In the United States and Canada, the official holiday for workers is Labor Day in September. A September holiday was first proposed for the United States in the 1880s, before the Haymarket affair. Groups in Canada were already celebrating a Labour Day. In 1887, Oregon was the first state to make it a public holiday. By the time it became a federal holiday in 1894, thirty states officially celebrated Labor Day. After the Haymarket affair, US President Grover Cleveland feared that commemorating Labor Day on May 1 could become an opportunity to commemorate the affair. Thus, in 1887, it was established as an official holiday in September to support the Labor Day.
In 1921, following the Russian Revolution of 1917, May 1 was promoted as "Americanization Day" by the Veterans of Foreign Wars and other groups in opposition to communism. It became an annual event, sometimes featuring large rallies. In 1949, Americanization Day was renamed to Loyalty Day. In 1958, the U.S. Congress declared Loyalty Day, the U.S. recognition of May 1, a national holiday; that same year, U.S. President Dwight D. Eisenhower proclaimed May 1 Law Day as well.
Unions and union locals in the United States however, have maintained a connection with labor traditions through their own unofficial observances on May 1. Some of the largest examples of this occurred during the Great Depression of the 1930s, when hundreds of thousands of workers marched in May Day parades in New York's Union Square. In 2006, May 1 was chosen by mostly Latino immigrant groups in the United States as the day for the Great American Boycott, a general strike of undocumented immigrant workers and supporters to protest H.R. 4437, immigration reform legislation which they felt was draconian.

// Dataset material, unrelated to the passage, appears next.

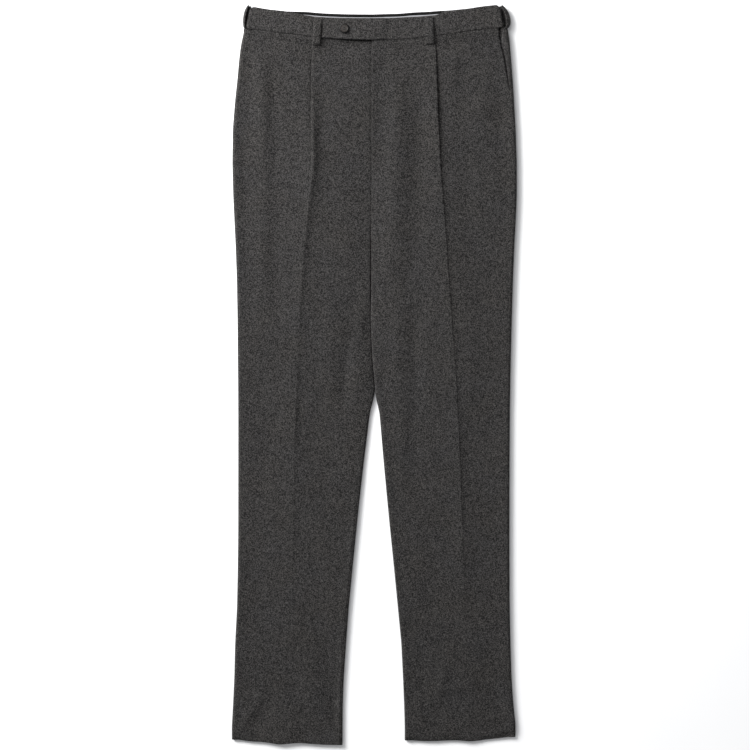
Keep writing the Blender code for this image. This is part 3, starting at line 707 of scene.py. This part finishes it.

On May 1, 2012, tens of thousands marched in the streets of New York and around the US to commemorate May Day as the worker's holiday and to protest the dismal state of the economy, the growing divide between the rich and the poor and the status quo of economic inequality.
Originally, May Day on May 1 is an ancient Northern Hemisphere spring festival and usually a public holiday. It is also a traditional spring holiday in many cultures. May Day is still celebrated in many countries with traditional rites and festivities.
May Day coincides with International Workers' Day, and in many countries that celebrate the latter, it may be referred to as "May Day.
- summarised from Wikipedia
Happy Labour Day / Loyalty Day / May Day!
http://en.wikipedia.org/wiki/May_Day
May Day - Wikipedia, the free encyclopedia
en.wikipedia.org
May Day on May 1 is an ancient Northern...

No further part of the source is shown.